Canon (lay) David Jones, chair of the GWG and chancellor of General Synod, says he and other members of the committee have been looking for opportunities to streamline General Synod’s decision-making process since as long as he’s been on the group, believing the existing ones made the church exceedingly slow to change. He describes the issue as being about finding “an appropriate balance between conservatism and approaching contemporary society’s issues.”
He adds, “One wants to be cautious and that’s why one has these thresholds. The question is, what is an appropriate threshold?”
The GWG’s current membership was set in 2019, but the group itself was first formed in 2005, with Jones becoming its chair in 2007. While it may have been considering ways to make General Synod more agile for a long time, the group drafted the specific changes currently on the table in response to General Synod Resolution C005 from 2019, which tasked CoGS to review the church’s governance structures. C005 as it was first written mandated only the review of the bands determining how many clergy and laypeople would represent each diocese. It was amended on the final day of the 2019 General Synod to include the rules on voting in a move which came after—but was not stated to be a response to—the failure of a resolution that would have amended the marriage canon to allow same-sex marriage, after an insufficient majority vote by the Order of Bishops.
At the time, secular media covering the marriage vote drew a connection between the failed vote and the governance review, launched, as the Canadian Press put it, “amid outrage that just two bishops’ votes stood in the way of having same-sex marriage recognized by the church’s laws.”
Jones, however—while conceding there was “quite a bit of anger about all sorts of things in General Synod 2019”—says these changes have been in the works for much longer. “The GWG’s point of view is, we’re not looking at a reaction or response to a particular matter. We’re trying to look at it conceptually, and honouring the fact that we have three [orders] and that we are also the church of the whole people.”
At the March 2023 meeting of CoGS, some members of the council expressed concerns about the voting resolution—either explicit opposition to it or concern that CoGS’ sending of it to General Synod might be seen as an endorsement of it. They also discussed the possibility of holding an information session on Zoom before General Synod so that those who strongly support and oppose the changes may explain their stances on the resolutions. As this story was being written, a webinar was being put together by the office of the general secretary of General Synod.
Jones says the resolutions—which themselves will require a two-thirds majority in each order as well as two consecutive votes by General Synod—are far from a simple rubber stamp, regardless. They may be debated, modified, accepted or rejected entirely. “I have no idea what two General Synods will do with these,” he says, “but we need to have this discussion.”

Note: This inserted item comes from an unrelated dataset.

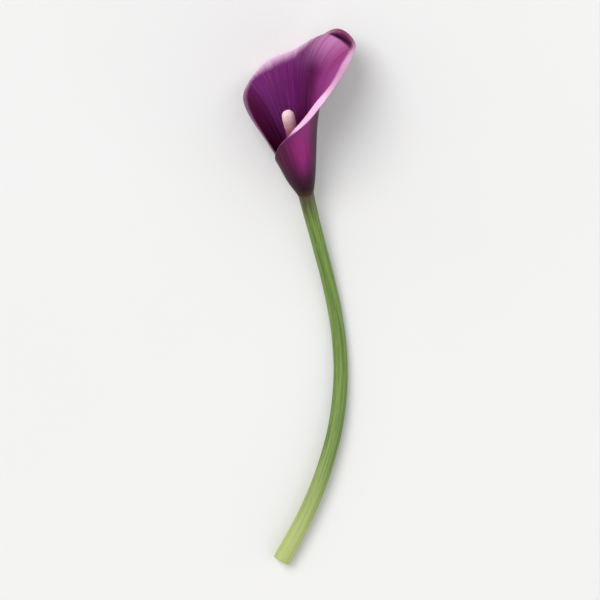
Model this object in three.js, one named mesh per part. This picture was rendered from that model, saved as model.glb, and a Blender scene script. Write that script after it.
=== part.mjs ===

Currently, the national church’s Canon III states that once elected, a primate serves until age 70 unless they resign or are declared incapable of finishing their term. Since the sitting primate, Archbishop Linda Nicholls, will celebrate her 70th birthday in October 2024, there will under current rules be a six-month gap between the end of her term and the election of the next primate. The resolution the GWG is putting forward would allow a primate who reaches age 70 less than one year before the next General Synod to continue on as primate until the end of the triennium.
Jones says the idea originated before Nicholls was the primate, when it became clear that any of several candidates for primate might have turned 70 less than a year before the end of a triennium.
“This is for the general case,” he says. “This is to prevent a sort of discontinuity for a short-ish period of time.”
Primates are elected during sessions of General Synod. Under current rules, if a primate resigns before General Synod, the most senior provincial metropolitan by election fills in as acting primate until General Synod meets to elect a new one. That would mean a lot of work for this person, says Jones, since they’d also retain their duties as a metropolitan and a diocesan bishop. If a primate has served a term lasting through several General Synods, he says, switching to a new person right before the end would stop their work early and replace them with someone who will be in office only for a few months before a permanent primate is elected.